The company’s devices are being used in several countries, including Japan, Philippines, PRC, Hong Kong, Chile, South Africa and New Zealand. The confidence of independent researchers in E-Nose Pty Ltd’s e-noses attests to the reliability and validity of the measurements produced by the devices.
We monitored oil industry sites on Sydney Harbour and at the Port of Adelaide, South Australia.
Both cases concerned were penetration of nearby residential areas by fugitive odours from distribution plants. We were able to demonstrate what the sources of the odours were, which came from the client’s site and which did not, and how far the odour was invading community housing areas, and at what concentration.
In Sydney, a monitor recorded odours continuously for three months and was logged remotely and reported to the client weekly. The data became the basis for conflict resolution and demonstrating that the company cared about the neighbouring communities.
Working with local Chinese environmental consultants, E-Nose devices monitored odour at some large apartment blocks three Km across the waters of Junk Bay, from a large waste treatment operation in the New Territories. Continuous monitoring proceeded for one year.
Data informed the HK EPD (environmental authority) which site-sourced odours were reaching the towers and when. The data was used to manage operations of the waste facility and reduce concerns of residents.

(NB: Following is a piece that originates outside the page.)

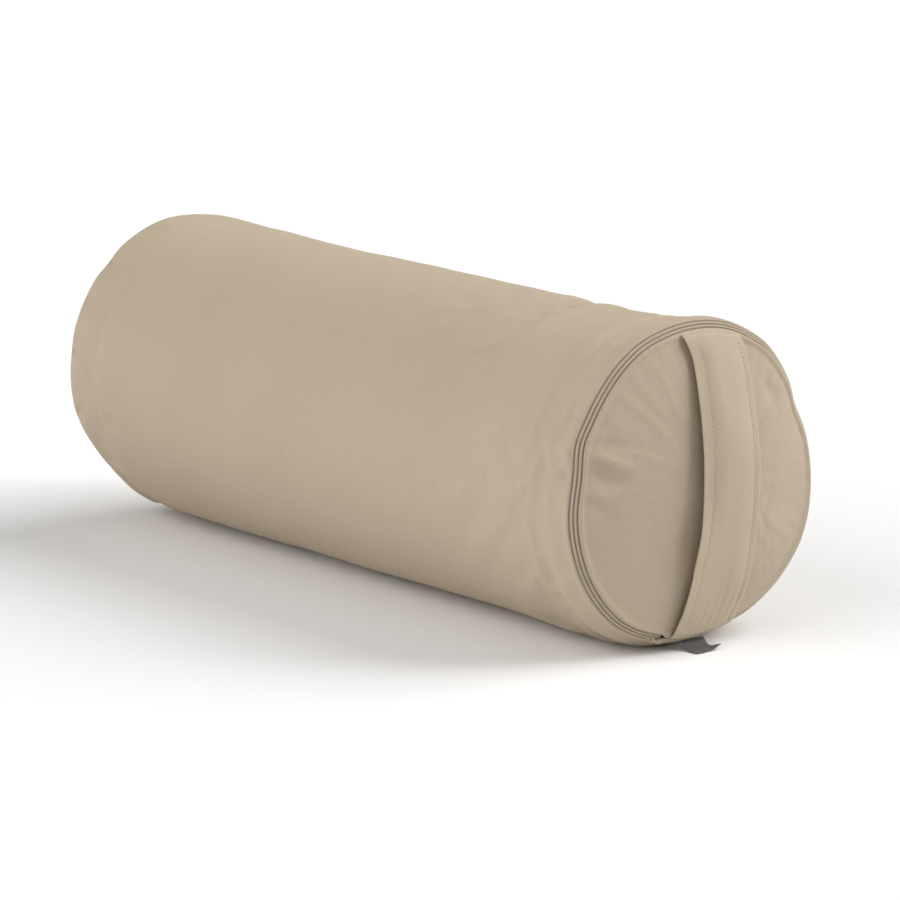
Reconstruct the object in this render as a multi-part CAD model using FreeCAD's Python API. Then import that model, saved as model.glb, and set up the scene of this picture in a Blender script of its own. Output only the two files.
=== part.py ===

Mk 4 E-Noses monitored three rail yards in Melbourne, Victoria, to alert authorities to the presence of vapours of spray paint in the environment. The devices triggered an alarm when the paint vapour was detected and discriminated against all other outdoor smells. The authorities were successful in apprehending gangs of vandals attacking the trains and rail infrastructure, thereby deterring others and reducing clean-up costs.
Biofilters at a waste treatment plant in NSW were monitored using E-Noses and demonstrated which filters were spent and which needed refurbishment.
Long term monitoring of the large Melbourne Resource Recovery Facility showed which parts of the site presented the biggest odour issues and that neighbouring activities (non-client) were also contributing to odour reaching a downwind suburb. The efficacy of odour abatement methodology and various chemical sprays was demonstrated using the E-Nose, and guided the client toward the best management practice for their operations.
Long term monitoring at two sites in the hills adjacent to a pig farm helped resolve a bitter dispute between residents and the farm operator.
The devices provided objective measurements that tallied (independently) with diary reports kept by the residents. The Shire council used the data to quietly resolve compliance issues in what had been a highly acrimonious atmosphere.
A large waste management facility outside the beautiful coastal city of Coffs Harbour was the subject of complaints about odour from nearby residents and a large shopping mall.
An odour audit of positions across the site at three times of the day demonstrated which area had the highest odour and where they were emanating from. It was shown that odour increased and decreased at various points on the site as the time of day progressed. The contribution of the site-odour to ambient air flowing across the site was measured and formed a basis for confidence by management in answering community concerns. After new waste gas combustion equipment was installed, the work was repeated and the efficacy of the investment in new equipment was evaluated.
These Victorian sewage treatment operators were early adopters of E-Nose technology. They used it to monitor fugitive emissions from pumping stations across SE Melbourne and Port Phillip Bay. They also monitored sewage treatment plants and large areas of soil manufacture, to find out what level of odours were likely to give rise to complaints from residences, and when the odours occurred.
In both cases the Victorian EPA indicated its pleasure that these companies were acting with responsibility toward their communities.
A three month monitoring study using a pair of e-noses, simultaneously, at two sides of a cattle feed lot, which was the subject of complaints from the residents and the school, showed which odours were coming from the emitting sources on the feed lot, and which were not. Odours which were the responsibility of the emitter were identified using wind direction and both quality and quantity measurements at the e-noses, as well as duration and time, 24/7, of the high odour events. Some relevant odours travelled only as far as the houses and others, on the opposite wind direction, only reached the school. The information has had a positive effect on management of the offending site.
E-Noses were used to identify odour signatures that might be of concern to town-folk and to alert the plant management when odours reached a defined threshold in the community, so that timely intervention might be effected.